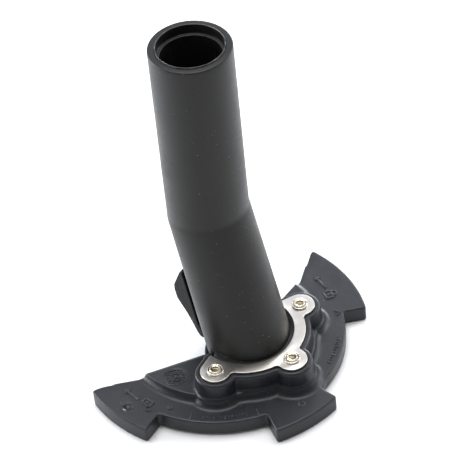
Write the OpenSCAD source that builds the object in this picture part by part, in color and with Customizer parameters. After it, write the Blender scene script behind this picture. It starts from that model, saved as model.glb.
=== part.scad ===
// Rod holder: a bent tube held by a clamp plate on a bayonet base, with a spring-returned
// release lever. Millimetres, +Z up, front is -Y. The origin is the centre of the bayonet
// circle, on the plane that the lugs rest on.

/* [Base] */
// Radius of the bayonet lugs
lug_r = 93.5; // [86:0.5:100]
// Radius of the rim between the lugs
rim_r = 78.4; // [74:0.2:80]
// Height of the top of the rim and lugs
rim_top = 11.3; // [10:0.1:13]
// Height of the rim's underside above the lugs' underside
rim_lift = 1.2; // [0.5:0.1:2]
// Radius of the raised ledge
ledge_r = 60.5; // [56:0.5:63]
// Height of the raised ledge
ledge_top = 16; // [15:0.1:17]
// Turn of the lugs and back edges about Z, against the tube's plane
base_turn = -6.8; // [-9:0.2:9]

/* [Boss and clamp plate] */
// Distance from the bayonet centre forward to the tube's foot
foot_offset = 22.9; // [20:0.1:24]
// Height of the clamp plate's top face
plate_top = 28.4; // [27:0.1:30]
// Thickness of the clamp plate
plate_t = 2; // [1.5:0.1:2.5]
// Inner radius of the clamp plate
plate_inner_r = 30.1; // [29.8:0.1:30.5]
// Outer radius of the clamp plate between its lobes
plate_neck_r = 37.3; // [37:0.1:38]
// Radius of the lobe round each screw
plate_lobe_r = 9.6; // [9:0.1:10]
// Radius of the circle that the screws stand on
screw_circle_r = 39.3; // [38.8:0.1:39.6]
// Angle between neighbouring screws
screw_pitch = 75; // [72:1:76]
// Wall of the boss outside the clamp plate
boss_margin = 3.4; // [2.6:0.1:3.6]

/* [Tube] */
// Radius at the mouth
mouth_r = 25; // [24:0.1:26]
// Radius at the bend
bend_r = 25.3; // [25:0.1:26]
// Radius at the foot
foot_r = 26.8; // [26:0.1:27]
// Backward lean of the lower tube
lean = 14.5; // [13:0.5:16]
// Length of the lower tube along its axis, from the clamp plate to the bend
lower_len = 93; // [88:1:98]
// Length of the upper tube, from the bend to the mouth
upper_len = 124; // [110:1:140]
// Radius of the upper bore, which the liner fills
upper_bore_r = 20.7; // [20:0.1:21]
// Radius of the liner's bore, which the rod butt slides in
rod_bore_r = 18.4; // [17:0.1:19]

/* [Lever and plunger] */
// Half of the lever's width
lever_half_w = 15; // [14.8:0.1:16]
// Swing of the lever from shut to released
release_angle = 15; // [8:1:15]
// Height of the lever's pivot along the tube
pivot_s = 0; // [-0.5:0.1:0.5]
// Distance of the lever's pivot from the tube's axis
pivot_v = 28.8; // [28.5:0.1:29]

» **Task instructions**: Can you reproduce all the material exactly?

» **Reply to the task**:
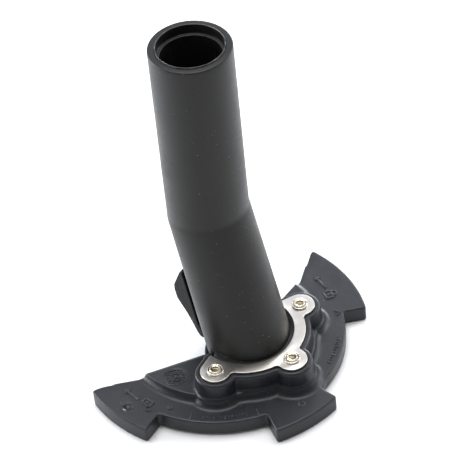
Write the OpenSCAD source that builds the object in this picture part by part, in color and with Customizer parameters. After it, write the Blender scene script behind this picture. It starts from that model, saved as model.glb.
=== part.scad ===
// Rod holder: a bent tube held by a clamp plate on a bayonet base, with a spring-returned
// release lever. Millimetres, +Z up, front is -Y. The origin is the centre of the bayonet
// circle, on the plane that the lugs rest on.

/* [Base] */
// Radius of the bayonet lugs
lug_r = 93.5; // [86:0.5:100]
// Radius of the rim between the lugs
rim_r = 78.4; // [74:0.2:80]
// Height of the top of the rim and lugs
rim_top = 11.3; // [10:0.1:13]
// Height of the rim's underside above the lugs' underside
rim_lift = 1.2; // [0.5:0.1:2]
// Radius of the raised ledge
ledge_r = 60.5; // [56:0.5:63]
// Height of the raised ledge
ledge_top = 16; // [15:0.1:17]
// Turn of the lugs and back edges about Z, against the tube's plane
base_turn = -6.8; // [-9:0.2:9]

/* [Boss and clamp plate] */
// Distance from the bayonet centre forward to the tube's foot
foot_offset = 22.9; // [20:0.1:24]
// Height of the clamp plate's top face
plate_top = 28.4; // [27:0.1:30]
// Thickness of the clamp plate
plate_t = 2; // [1.5:0.1:2.5]
// Inner radius of the clamp plate
plate_inner_r = 30.1; // [29.8:0.1:30.5]
// Outer radius of the clamp plate between its lobes
plate_neck_r = 37.3; // [37:0.1:38]
// Radius of the lobe round each screw
plate_lobe_r = 9.6; // [9:0.1:10]
// Radius of the circle that the screws stand on
screw_circle_r = 39.3; // [38.8:0.1:39.6]
// Angle between neighbouring screws
screw_pitch = 75; // [72:1:76]
// Wall of the boss outside the clamp plate
boss_margin = 3.4; // [2.6:0.1:3.6]

/* [Tube] */
// Radius at the mouth
mouth_r = 25; // [24:0.1:26]
// Radius at the bend
bend_r = 25.3; // [25:0.1:26]
// Radius at the foot
foot_r = 26.8; // [26:0.1:27]
// Backward lean of the lower tube
lean = 14.5; // [13:0.5:16]
// Length of the lower tube along its axis, from the clamp plate to the bend
lower_len = 93; // [88:1:98]
// Length of the upper tube, from the bend to the mouth
upper_len = 124; // [110:1:140]
// Radius of the upper bore, which the liner fills
upper_bore_r = 20.7; // [20:0.1:21]
// Radius of the liner's bore, which the rod butt slides in
rod_bore_r = 18.4; // [17:0.1:19]

/* [Lever and plunger] */
// Half of the lever's width
lever_half_w = 15; // [14.8:0.1:16]
// Swing of the lever from shut to released
release_angle = 15; // [8:1:15]
// Height of the lever's pivot along the tube
pivot_s = 0; // [-0.5:0.1:0.5]
// Distance of the lever's pivot from the tube's axis
pivot_v = 28.8; // [28.5:0.1:29]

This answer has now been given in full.